Steppin' out

Every Monday the dance floor at the Oak Harbor Senior Center becomes a swirling whirl of life as quarter turns are practiced and foot work is refined.

Before stepping on to the hardwood, students lace up or buckle their dance shoes, all the while chatting up that week’s events.

“One, two, three, turn, two, three,” Dan Branscum urges as his students waltz around the senior center’s floor.

It’s always a lively time in Branscum’s ballroom dance classes, held at the Oak Harbor Elks Lodge Sunday evenings, at the Oak Harbor Senior Center midday Mondays, at the Deer Lagoon Grange in Bayview Tuesday evenings and at the Bayview Senior Center Friday afternoons.

The class scene is one that is repeated over and over again across the nation as television shows like “Dancing with the Stars,” and “So You Think You Can Dance,” have brought to light, and helped boost, the resurgence of ballroom dance in America.

“I think we’d forgotten about ballroom for a while,” said Kathleen Mack, an Oak Harbor ballroom student. “We used to think that it was only for our grandparents’ generation, but now everyone’s realizing how fun ballroom can be.”

Recently, a quartet of Branscum’s dancers stepped forward and put their skills to the test at a ballroom dance competition held Jan. 12 in Everett.

As their teacher points out, each of the students comes from a completely different background: one is an accountant, one a retired teacher, one a dental hygienist, and the other an ex-Navy air traffic controller and almost-professional rollerskater.

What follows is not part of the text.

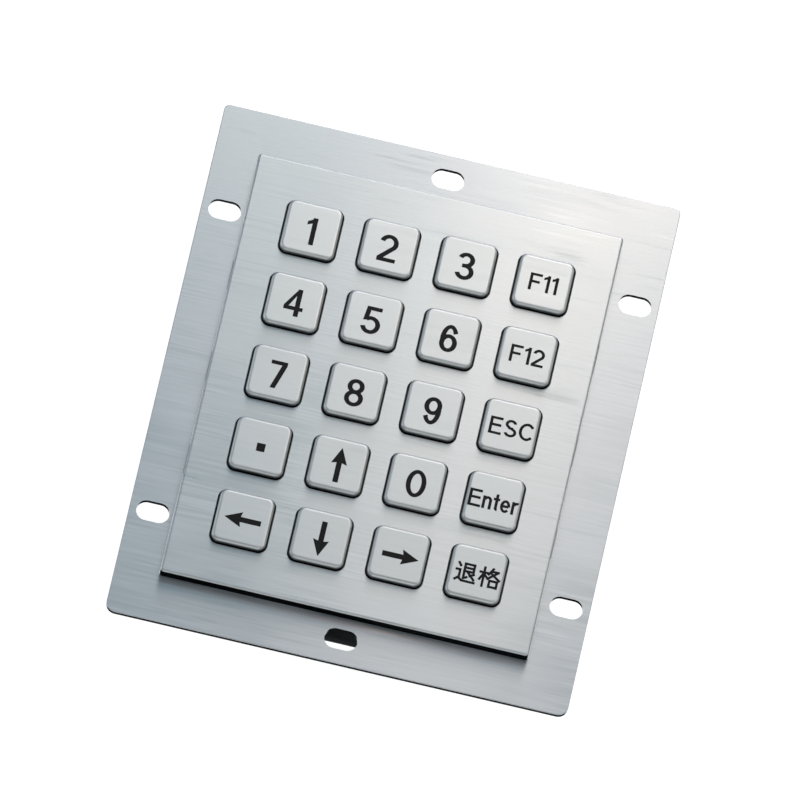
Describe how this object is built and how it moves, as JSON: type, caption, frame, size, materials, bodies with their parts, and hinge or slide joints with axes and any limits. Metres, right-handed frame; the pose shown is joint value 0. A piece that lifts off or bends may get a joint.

“The things they have in common are living on Whidbey Island, a new pair of shoes and the desire to dance elegantly,” Branscum said.

At the competition, more than 150 dancers stepped through more than 250 different heats.

“There was lots of beautiful dancing, not to mention flowing gowns and tuxes,” Branscum said. “We had a lot of fun, along with a bit of nervousness while awaiting our turns.”

Mack smoothed her way into two first-place foxtrot heats. The rest of the nods were earned by South Whidbey dance students. Diana Blake danced to first place in two tango heats and two waltz heats. Linda Bainbridge earned three first-place wins and a second place award in two rumba heats and two swing heats. Lesless Austin spun into second place dancing the difficult and fast Viennese waltz.

“The four ladies worked very hard in preparing for their first try at ballroom dance competition,” Branscum said. “It was my second trip to a competition and my pleasure to dance with each of them.”

Mack said her background in competitive roller skating helped her shake her dance competition jitters.

“It was a little intimidating sharing the floor with the pro-am couples but at least I had someone out there with me,” she said. “When I’m skating I’m all alone.”

Mack first entered ballroom classes in August. She began with the intention of bettering her footwork for her rollerskating competitions with the Skagit Skate artistic team. What she found was a new art she loved.

“Ballroom is a challenge and I like a challenge,” she said.

Mack said she likes the fact that ballroom dance is exercise that doesn’t seem like exercise.

“I’m not the type to go to the gym and sweat on a treadmill,” she said. “But I love to dance.”

Foxtrot was Mack’s first dance conquered, and now she’s able to dabble in everything from waltz and swing to tango and rumba to meringe and a cha-cha or two.

“Waltz and tango are my favorites because that’s what I also do when I skate,” she said, admitting the dances take on a different look when on wheels.

Branscum himself began dancing a little over two years ago. After a year of attending social dance class in Seattle, he looked into stepping up to ballroom.

“With social dancing you get out there and move your feet and learn basic patterns,” he said. “But I decided there was more to dancing than I was getting.”

It wasn’t long after he started taking ballroom classes at Washington Dance Club that Branscum decided that he loved dance so much he wanted to teach and compete.

“I’ve always been a teacher in some form at various points in my life,” he said. “I usually end up teaching things I enjoy and ballroom is one of them.”

His dance students, on the average, are in their 40s or 50s. And each new season of Dancing with the Stars brings a new crop of eager “hoofers” looking to cha-cha like the pros.

“I’d like to see more people of all ages come out and join in,” Branscum said. “Dance is really for everyone.”

Mack and Branscum want to remind people that they don’t need a partner to learn — just get out and dance.

“It’s loads of fun,” Mack said. “A lot of people don’t give it a try because they’re afraid to make a mistake and look silly, but no one’s watching you because we’re all too busy trying to get it right too.”